No two people in a franchise are more closely linked than a head coach and a quarterback. Especially when that head coach is an offensive coach. They must be in total lockstep, and if they’re not, it’s going to be very difficult to have success.

Jaws and Dick Vermeil were together from 1977 through 1982. Four decades later, they’re still close. Donovan and Big Red came in together in 1999 and won the most games in the NFC and the second-most playoff games in the NFL in their 11 years together. Doug Pederson and Carson Wentz came in together in 2016 and as their relationship grew strained so did Wentz’s performance and the team's performance.

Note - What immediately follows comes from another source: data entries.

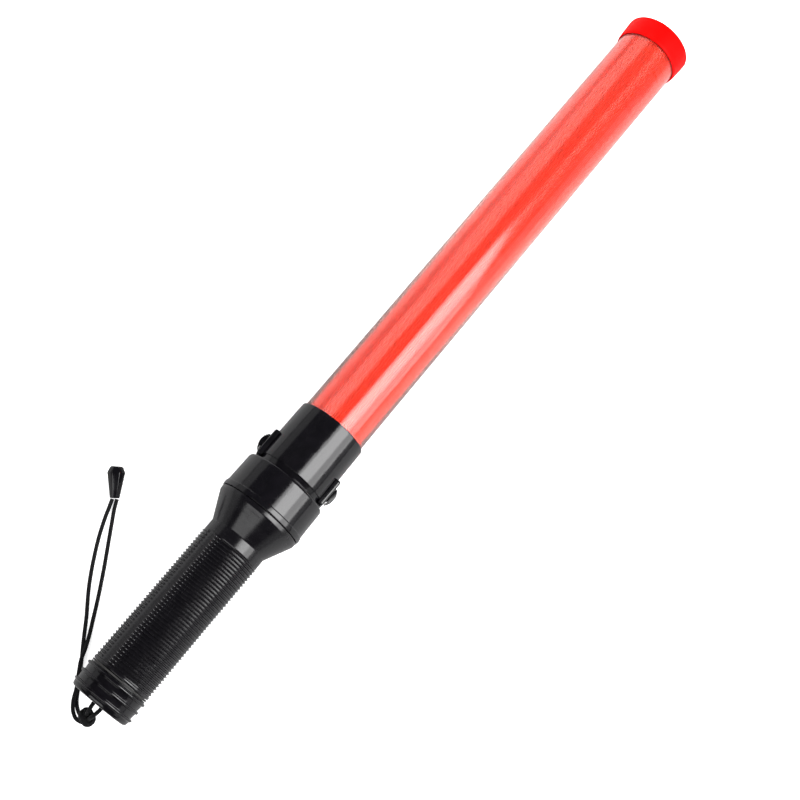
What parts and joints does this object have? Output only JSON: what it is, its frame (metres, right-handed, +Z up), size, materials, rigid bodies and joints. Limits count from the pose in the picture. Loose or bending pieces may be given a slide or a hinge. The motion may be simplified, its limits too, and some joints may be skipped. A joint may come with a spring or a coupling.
{
  "type": "traffic baton light",
  "caption": "Hand-held traffic baton light: battery handle with a screw cap and wrist strap, black lamp head with thumb slide switches, and a long red light tube with a tip cap.",
  "frame": {"origin": "on the floor under the middle of the baton, which lies at rest on its widest edge and the rim of its tip cap; the middle of the bounding box of everything but the strap", "axes": "+X runs from the tail cap to the tip along the floor, under the baton's own axis, which drops 0.68 degrees towards the tip; +Z is up; the strap lies on the +Y side"},
  "size_m": [0.5543, 0.1121, 0.0545],
  "materials": {
    "black_gloss": "gloss",
    "black_satin": "satin",
    "red_tube": "gloss",
    "red_cap": "gloss",
    "red_film": "satin",
    "seal_rubber": "matte",
    "strap_cord": "matte",
    "steel": "satin",
    "brass": "satin",
    "mirror_coat": "polished",
    "cell_jacket": "satin",
    "circuit_board": "satin",
    "red_led": "gloss",
    "red_wire": "satin",
    "black_wire": "satin"
  },
  "bodies": {
    "handle": {"battery_guide": "black_satin", "contact_carrier": "black_satin", "driver_board": "circuit_board", "driver_chip": "black_satin", "front_battery": "cell_jacket", "front_contact": "brass", "ground_strip": "brass", "handle_body": "black_satin", "head_ring": "black_gloss", "lamp_return_lead": "black_wire", "lamp_supply_lead": "red_wire", "led_1": "red_led", "led_2": "red_led", "led_3": "red_led", "led_4": "red_led", "led_5": "red_led", "led_6": "red_led", "led_board": "circuit_board", "light_tube": "red_tube", "mode_switch_body": "steel", "mode_switch_plate": "black_gloss", "mode_switch_screw_1": "steel", "mode_switch_screw_2": "steel", "power_switch_body": "steel", "power_switch_plate": "black_gloss", "power_switch_screw_1": "steel", "power_switch_screw_2": "steel", "prism_film": "red_film", "rear_battery": "cell_jacket", "reflector": "mirror_coat", "return_lead": "black_wire", "supply_lead": "red_wire", "tip_cap": "red_cap", "tip_reflector": "mirror_coat", "tube_collar": "black_gloss"},
    "tail_follower": {"tail_spring": "steel", "spring_plate": "steel"},
    "tail_cap": {"tail_cap": "black_gloss", "tail_seal": "seal_rubber", "strap_strand_lower": "strap_cord", "strap_strand_upper": "strap_cord", "strap_bight": "strap_cord", "strap_knot": "strap_cord", "strap_toggle": "black_gloss"},
    "power_slider": {"power_switch_slider": "black_satin"},
    "mode_slider": {"mode_switch_slider": "black_satin"}
  },
  "joints": [
    {"name": "power_slide", "type": "slide", "parent": "handle", "child": "power_slider", "axis": [0.9999, 0, -0.0119], "range_m": [0, 0.003]},
    {"name": "mode_slide", "type": "slide", "parent": "handle", "child": "mode_slider", "axis": [0.9999, 0, -0.0119], "range_m": [0, 0.003]},
    {"name": "tail_cap_back", "type": "slide", "parent": "handle", "child": "tail_follower", "axis": [-0.9999, 0, 0.0119], "range_m": [0, 0.00901]},
    {"name": "tail_cap_turn", "type": "hinge", "parent": "tail_follower", "child": "tail_cap", "pos_m": [-0.26166, 0, 0.02881], "axis": [-0.9999, 0, 0.0119], "range_deg": [0, 1080]}
  ],
  "couplings": [
    {"joint": "tail_cap_back", "follows": "tail_cap_turn", "m_per_rad": 0.00047746}
  ]
}
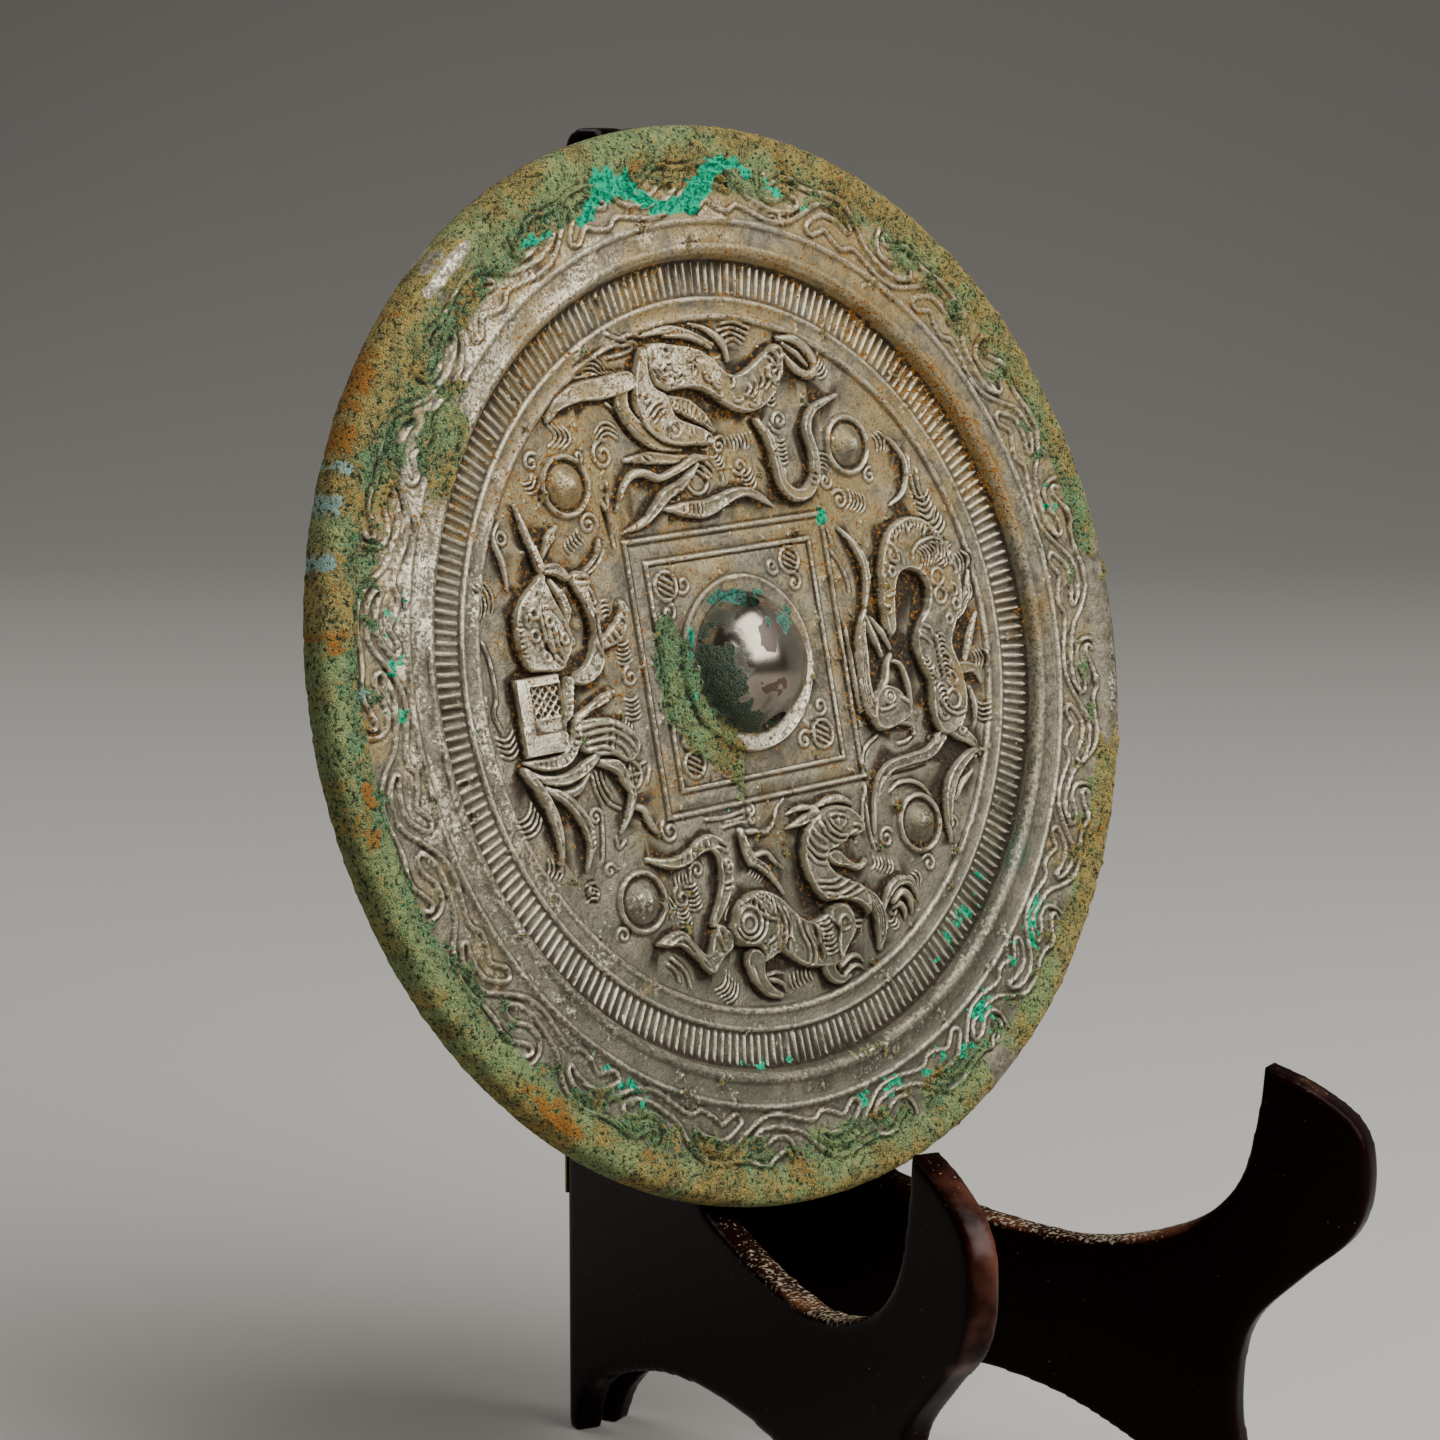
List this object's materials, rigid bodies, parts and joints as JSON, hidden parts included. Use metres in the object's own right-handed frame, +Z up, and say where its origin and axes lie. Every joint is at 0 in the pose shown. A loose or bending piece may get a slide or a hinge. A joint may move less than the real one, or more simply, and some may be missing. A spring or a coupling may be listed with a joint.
{
  "type": "bronze mirror on a folding stand",
  "caption": "Round cast bronze mirror, its back modelled with beasts, a knob and a cloud-scroll rim, leaning in a dark wooden stand that folds at its spine.",
  "frame": {"origin": "middle of the underside, on the surface that the stand's feet rest on", "axes": "+Z up, -Y the way the decorated side of the mirror faces, +X to the right of a person who looks at it"},
  "size_m": [0.1978, 0.154, 0.2525],
  "materials": {
    "patinated_bronze": "high-tin cast bronze, grey where bare, with green and ochre corrosion crust and earth in the hollows",
    "lacquered_wood": "dark reddish-brown lacquer on hardwood, glossy, worn through at the edges and dusty on top",
    "aged_brass": "small rolled brass fittings, dulled"
  },
  "bodies": {
    "left_half": {"stand_board_left": "lacquered_wood", "mirror": "patinated_bronze", "hinge_leaf_lower_left": "aged_brass", "hinge_leaf_upper_left": "aged_brass", "hinge_pin_lower": "aged_brass", "hinge_pin_upper": "aged_brass", "hinge_nail_lower_left_1": "aged_brass", "hinge_nail_lower_left_2": "aged_brass", "hinge_nail_upper_left_1": "aged_brass", "hinge_nail_upper_left_2": "aged_brass"},
    "right_half": {"stand_board_right": "lacquered_wood", "hinge_leaf_lower_right": "aged_brass", "hinge_leaf_upper_right": "aged_brass", "hinge_nail_lower_right_1": "aged_brass", "hinge_nail_lower_right_2": "aged_brass", "hinge_nail_upper_right_1": "aged_brass", "hinge_nail_upper_right_2": "aged_brass"}
  },
  "joints": [
    {"name": "stand_fold", "type": "hinge", "parent": "left_half", "child": "right_half", "pos_m": [0, 0.07534, 0.06], "axis": [0, 0, 1], "range_deg": [0, 25]}
  ]
}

Hurts and Sirianni didn’t quite come in together, but this is Sirianni’s first year as a head coach and Hurts’ first year as the opening-day starter, and both said their relationship transcends football.

“Part of you, with the quarterback, you have no choice but to grow closer,” Sirianni said Wednesday. “You get closer just because of the time you spend with them. And I joke about that, because I'm saying Jalen has to be close to me because I'm in the meetings with him all the time. … Quarterback meetings go longer. They start earlier, they go longer and that's just the way it is, and we're in there the whole time.

“And (there’s) other ways to do that. It's important that we don't just have a football relationship. That's important for me with every player on our team, that I have more than a surface-level relationship with our players. There is more to it. That's connecting on different things.”

There has to be a tremendous level of trust and communication and understanding between a coach and a quarterback as they navigate the complexities of a game plan, the playbook, the opposing defense, receivers and so on.

They have to be almost a single mind or the whole thing falls to pieces.

“I texted him after the Alabama game, I texted him after the Oklahoma game,” Sirianni said. “He's got two teams I can razz him about. You don't really get to razz him about Alabama too much. So it's finding different ways to connect. He's got a dad that's a high school football coach. I really am interested in how he's doing as a coach and how his team is doing because I know that's important to me with my brother as a coach.”

I wrote in June about Sirianni’s belief in the power of connecting and how he believes the closer coaches and athletes are with one other, the deeper their will to fight for each other becomes.

This is a fundamental tenet of Sirianni’s core values. The two most important things in the world to him are football and family, and they overlap to a great extent.

How does this translate into wins on Sundays?

That remains to be seen. But the deeper the connection between Hurts and Sirianni — or between any coach and quarterback — the greater the opportunity is going to be for them to function at a high level during the week and on game days.

Hurts doesn’t show a lot of emotion, but he smiled when asked about the value of his relationship with Sirianni going beyond football.

“It strengthens the relationship that much more,” he said. “That’s something you need. It’s core value No. 1 with us, it’s connecting. It’s something you need and it’s very important.”